Under an ICHRA model, an employer would offer a stipend to workers that they can use to purchase coverage on the exchanges. This allows them to choose plans that work best for their needs, and would also likely bring younger and healthier individuals back into the risk pools.
“ICHRA fundamentally brings employed people into the individual market,” he said. “Bringing that population into individual markets supports the stabilization of the market, and therefore the exchanges and those participating in that.”
An unprecedented moment for the ACA?
The ACA has been a political football for the entirety of its life as a law.
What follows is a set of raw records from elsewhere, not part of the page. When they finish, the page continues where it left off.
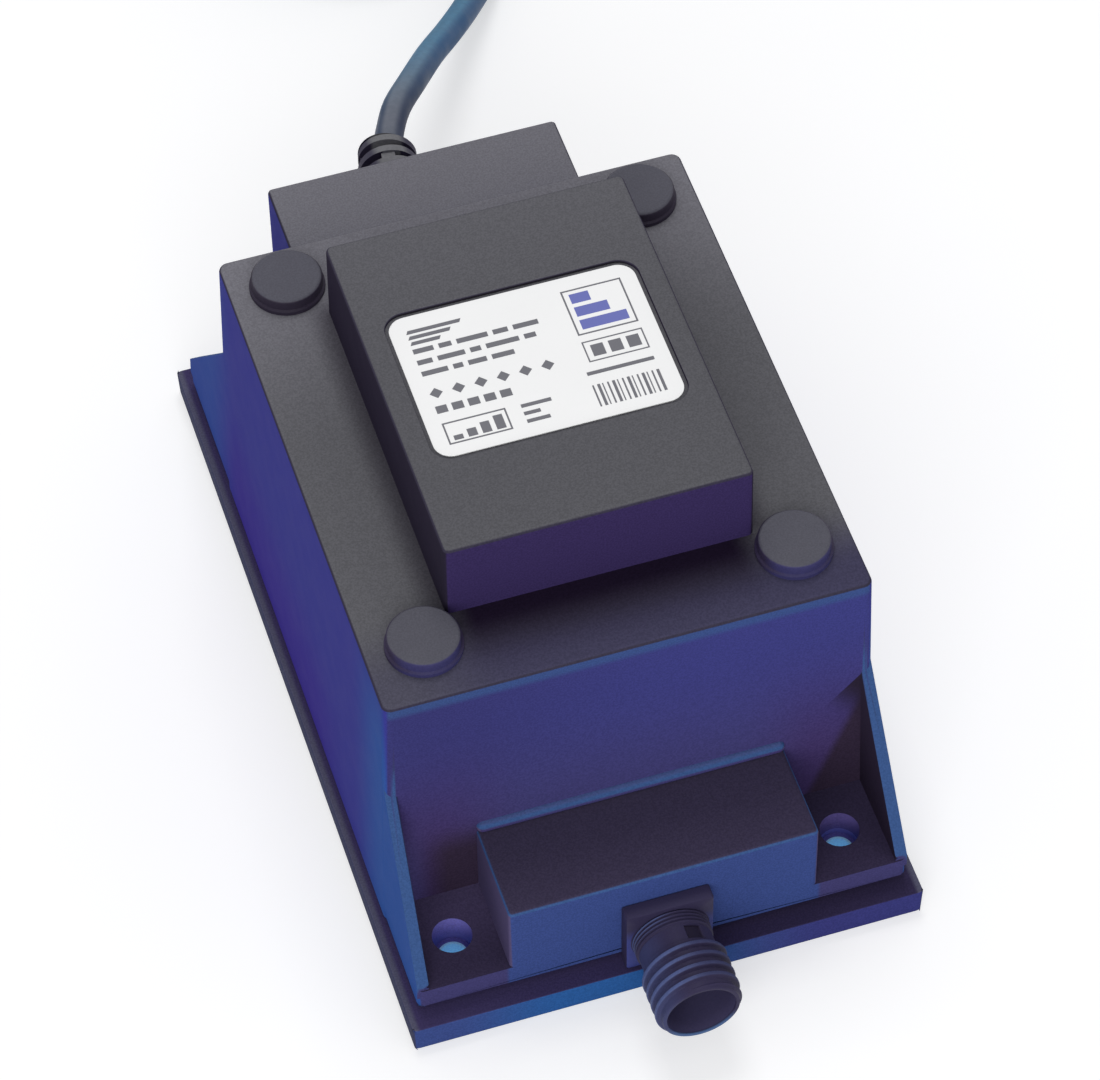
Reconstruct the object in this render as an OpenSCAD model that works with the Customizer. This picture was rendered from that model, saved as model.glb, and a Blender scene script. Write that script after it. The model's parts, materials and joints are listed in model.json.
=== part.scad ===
// Outdoor lighting transformer in a splash-proof box, in millimetres.
// The origin is the centre of the four fixing holes, on the underside of the base plate.
// -Y points to the low-voltage socket, +Y to the mains cord, +Z up.

/* [Base plate] */
// Thickness of the base plate
plate_t = 6.6; // [5.6:0.2:9]
// How far the plate stands out beyond the sides of the cover's foot
plate_side = 2.5; // [2:0.1:5]
// How far the plate stands out beyond the ends of the cover's foot
plate_end = 4.2; // [3:0.1:6]
// How far the plate's sides lean in towards the ground
plate_lean = 0.3; // [0.1:0.1:0.8]
// Radius of the plate's corners
plate_corner_r = 0.8; // [0.6:0.1:3]
// Thickness of the gasket between plate and cover
gasket_t = 1.6; // [1:0.1:2.4]
// How far the gasket's edge is set in from the foot's edge
gasket_inset = 1.4; // [0.8:0.1:2.5]

/* [Cover] */
// Width across the top of the cover
body_w = 100; // [98:1:112]
// Length of the top of the cover
body_l = 120; // [118:1:132]
// Lean of the side walls, in degrees
draft = 1.8; // [0.8:0.1:2.2]
// Lean of the front and back walls, in degrees
end_draft = 0.2; // [0.1:0.1:1.5]
// Wall thickness of the cover
wall = 2.6; // [2:0.1:3]
// Radius of the cover's upright corners
corner_r = 2; // [1.8:0.1:4.5]
// Radius of the cover's top edges
edge_r = 0.9; // [0.5:0.1:1.4]
// Length of the foot in front of the body
front_foot = 21.8; // [20:0.2:28]
// Length of the cord box behind the body
back_foot = 28.8; // [27:0.2:34]
// How far the foot stands out behind the cord box
back_rim = 2.2; // [0.4:0.2:4]
// Radius of the foot's corners
foot_corner_r = 1.5; // [0.6:0.1:3]
// Thickness of the foot
foot_t = 5.4; // [4.6:0.1:7]

/* [Raised block] */
// Width of the block on the top face
block_w = 63; // [60:1:66]
// Length of the block on the top face
block_l = 82; // [80:1:88]
// Height of the block above the top face
block_h = 19.2; // [16:0.2:24]
// Width of the label's recess
label_w = 53; // [44:0.5:56]
// Length of the label's recess
label_l = 38.6; // [30:0.2:44]
// Depth of the label's recess
label_depth = 0.8; // [0.4:0.1:1.2]
// Corner radius of the label
label_r = 4.5; // [2:0.1:6]
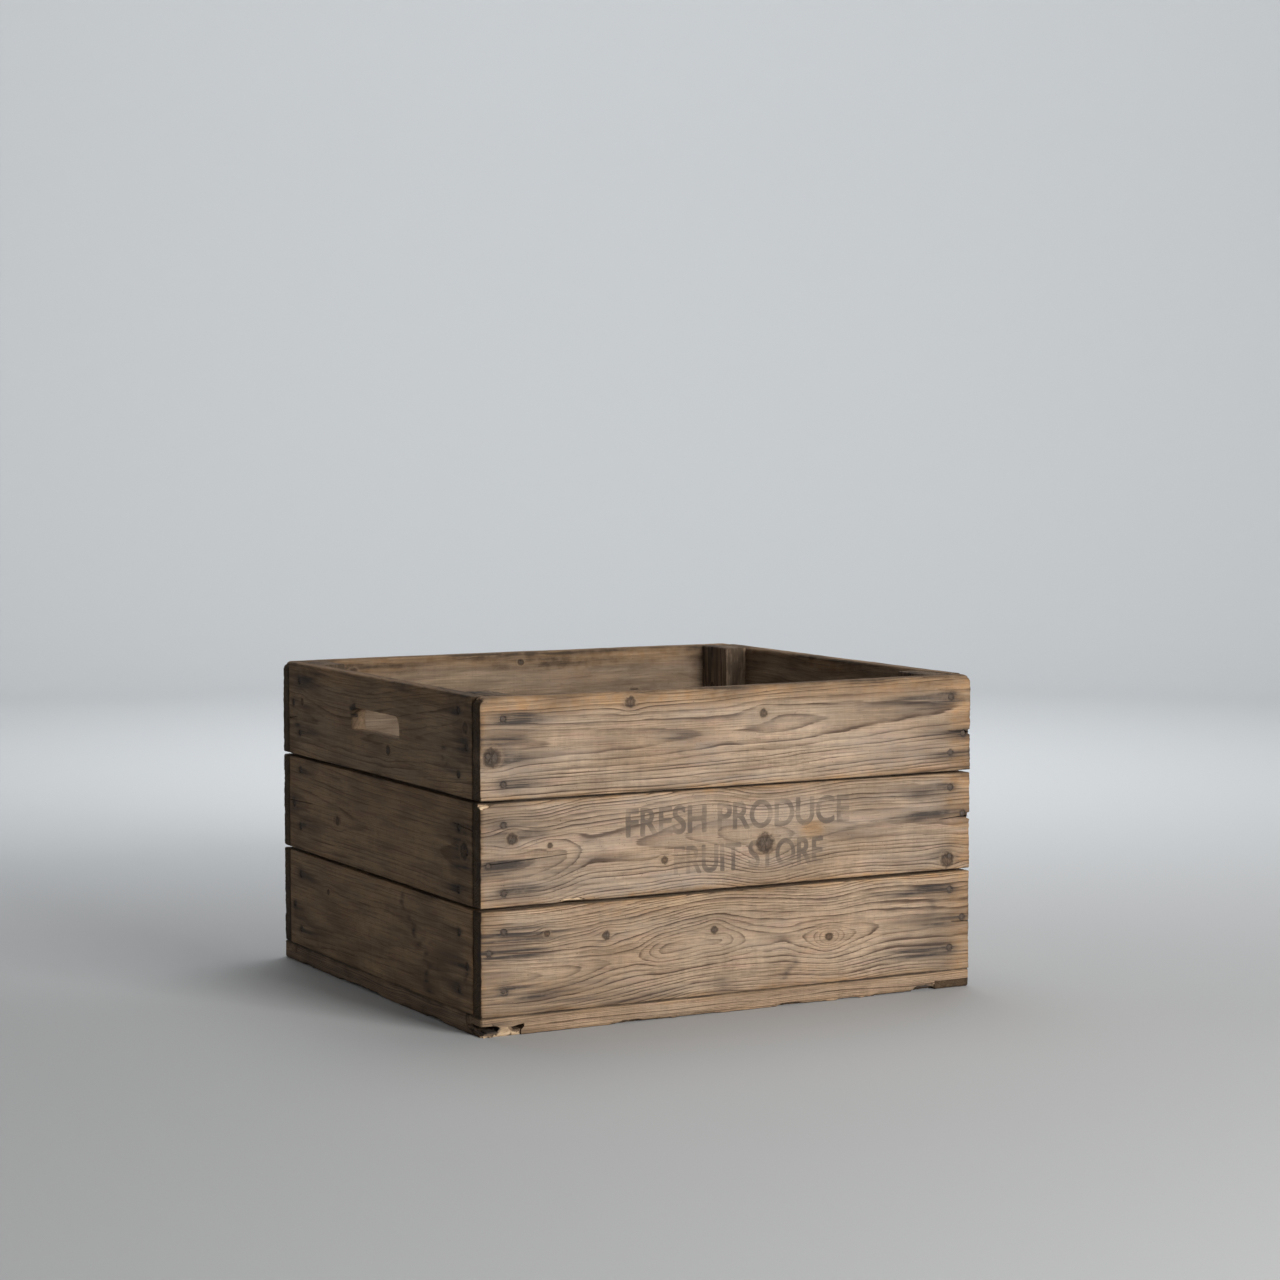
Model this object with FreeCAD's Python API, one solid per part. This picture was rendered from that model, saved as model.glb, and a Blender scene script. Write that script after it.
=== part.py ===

From its more common moniker as Obamacare to the multiple attempts to limit or eliminate the law, upheaval is not a particular stranger.
But Bucshon said the current moment for the ACA comes at a time when healthcare costs are rapidly accelerating, which puts new stakes on the political debate around the landmark law.
“It’s gotten to the point where it’s kind of reached a head, where there are people out there expecting the government to do something about it,” he said. “And I think that puts more pressure on some of the Affordable Care Act policies.”
The closest likely analogue to the current moment was Republican’s 2017 effort to repeal and replace the law, which ultimately failed but did lead them to zero out the individual mandate penalty, considered one of the key elements of the ACA.
Corlette said one possible outcome is that people choose to pay their premiums for the first few months of the year and stack a bunch of services during that window, which could impact how insurers plan around rates.
“[Insurers] don’t like to have the kind of uncertainty that they’re going to be facing,” she said. “So I think all of that is just likely to sort of lead to this cocktail of instability and higher prices and potentially fewer coverage options as we go into 2027.”